The early work that led to this paper was first funded by Toyota in 2007 and resulted in Professor Cipolla’s team building a fully labelled/annotated database (CamVid) of urban road scenes and driving videos, with each pixel in every image labelled by hand as belonging to one of 12 classes of object or background (Brostow et al; 2009). Using this data, the Cambridge team then trained state-of-the-art machine learning algorithms for segmenting and labelling each pixel (Shotton et al; 2008 and Badrinarayanan et al; 2015). In later years, Vijay Badrinarayanan and Jamie Shotton both joined Alex at Wayve as VP Autonomy (2020) and Chief Scientist (2021) respectively.
In a recent blog post, Alex said: “I was fortunate enough at this time (2014-2017) to be studying computer vision and deep learning for my PhD at the University of Cambridge, with a supervisor and an environment which encouraged entrepreneurship. Our award-winning research showed for the first time that it was possible to use deep learning to teach a machine to understand where it is and what’s around it, plus crucially understand what it doesn’t know.
“With this breakthrough technology, I imagined we could now move away from what we predicted to be the prohibitive hurdles to scale such as HD-maps, LiDAR and rules-based autonomy, towards machines that have the intelligence to make their own decisions based on what they see with computer vision.
“Wayve began in a garage, developing a Driving Intelligence. The results were quickly promising. For the first time in the world, we showed a reinforcement learning system learning to drive a real-life autonomous vehicle from computer vision. In our first year, we demonstrated model-free and model-based reinforcement learning driving our car, sim2real and more.
“In five quick years, we established the necessary ingredients to pioneer AV2.0: data, compute, partnerships, operations and – most importantly – our team. We’ve solved the fundamental technical challenges and earned the right to build AV2.0 at scale.”
Wayve – the next chapter
Using machine learning, Wayve is building a more scalable AV platform that can adapt its driving intelligence to new cities, different use cases and vehicle types, both quickly and safely. This unlocks the potential to scale commercial deployments to other cities more quickly than the conventional AV approach, which typically relies on an expensive and complex array of sensors and is operationally limited by high-definition (HD) maps and rules-based control strategies. Wayve aims to be the first to deploy autonomy in 100 cities.

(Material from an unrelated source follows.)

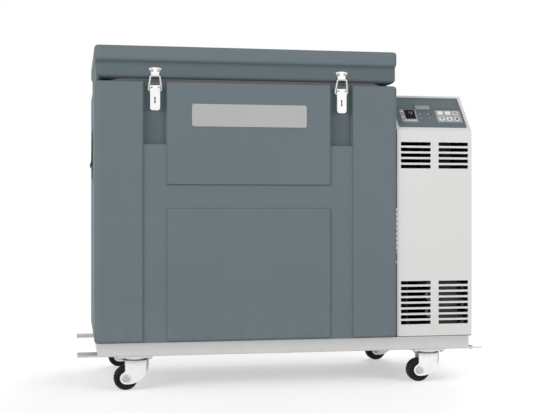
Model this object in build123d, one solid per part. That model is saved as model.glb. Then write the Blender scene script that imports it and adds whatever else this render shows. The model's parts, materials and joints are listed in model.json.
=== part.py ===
from build123d import *
import math
import os

os.makedirs("parts", exist_ok=True)

# All sizes are millimetres. +X runs to the machine cabinet, -Y is the front and +Z is up.
# The origin is on the floor under the middle of the whole object.

# Chassis
chassis_length = 984.0
chassis_depth = 494.0
chassis_height = 34.0
deck_thickness = 2.0
rail_width = 70.0
rail_wall = 3.0
cross_width = 60.0
drain_radius = 4.0
overhang = 8.0

# Tie-down lugs
lug_reach_left = 50.0
lug_reach_right = 39.0
lug_depth = 69.0
lug_thickness = 4.5
lug_hole_radius = 6.5
lug_hole_inset = 15.0
lug_bolt_inset = 9.0
lug_corner_radius = 2.0

# Castors
castor_height = 89.0
wheel_radius = 31.0
wheel_width = 28.0
wheel_hub_radius = 12.0
wheel_hub_proud = 0.5
wheel_dish_depth = 3.0
wheel_tread_height = 9.0
wheel_edge_radius = 5.0
castor_trail = 23.0
castor_inset_left = 95.0
castor_inset_right = 108.0
castor_inset_depth = 36.5
castor_plate_length = 90.0
castor_plate_width = 62.0
castor_plate_thickness = 4.5
castor_plate_corner_radius = 6.0
castor_bolt_spacing_long = 72.0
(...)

Wayve’s AV2.0 technology learns from petabyte-scale driving data provided by its commercial partner fleets. The announcement of the new investment from prominent global financial investors and strategic partners will enable Wayve to do the following:
- To continue to grow its team. The start-up currently employs more than 120 people, including machine learning experts and AV industry veterans
- Develop a Level 4+ AV prototype for passenger vehicles and delivery vans
- Scale its deployments on partner fleets to commence last-mile delivery pilots
- Develop the data infrastructure to improve its core autonomy platform at fleet scale. Achieving this will improve the accessibility of AV technology, allowing more businesses and individuals to benefit from safer, sustainable and more reliable forms of transportation.
“We were the first team to develop the scientific breakthroughs in deep learning to build autonomous driving technology that can easily scale to new markets using a data-learned approach,” said Alex. “Today, we have all of the pieces in place to take what we have pioneered and drive AV2.0 forward.
“We have brought together world-class strategic partners in transportation, grocery delivery and compute, along with the best capital resources to scale our core autonomy platform, trial products with our commercial fleet partners and build the infrastructure to scale AV2.0 globally.”
The latest round of funding brings total equity raised to $258 million since inception and reinforces Wayve’s position as a leader in autonomous driving.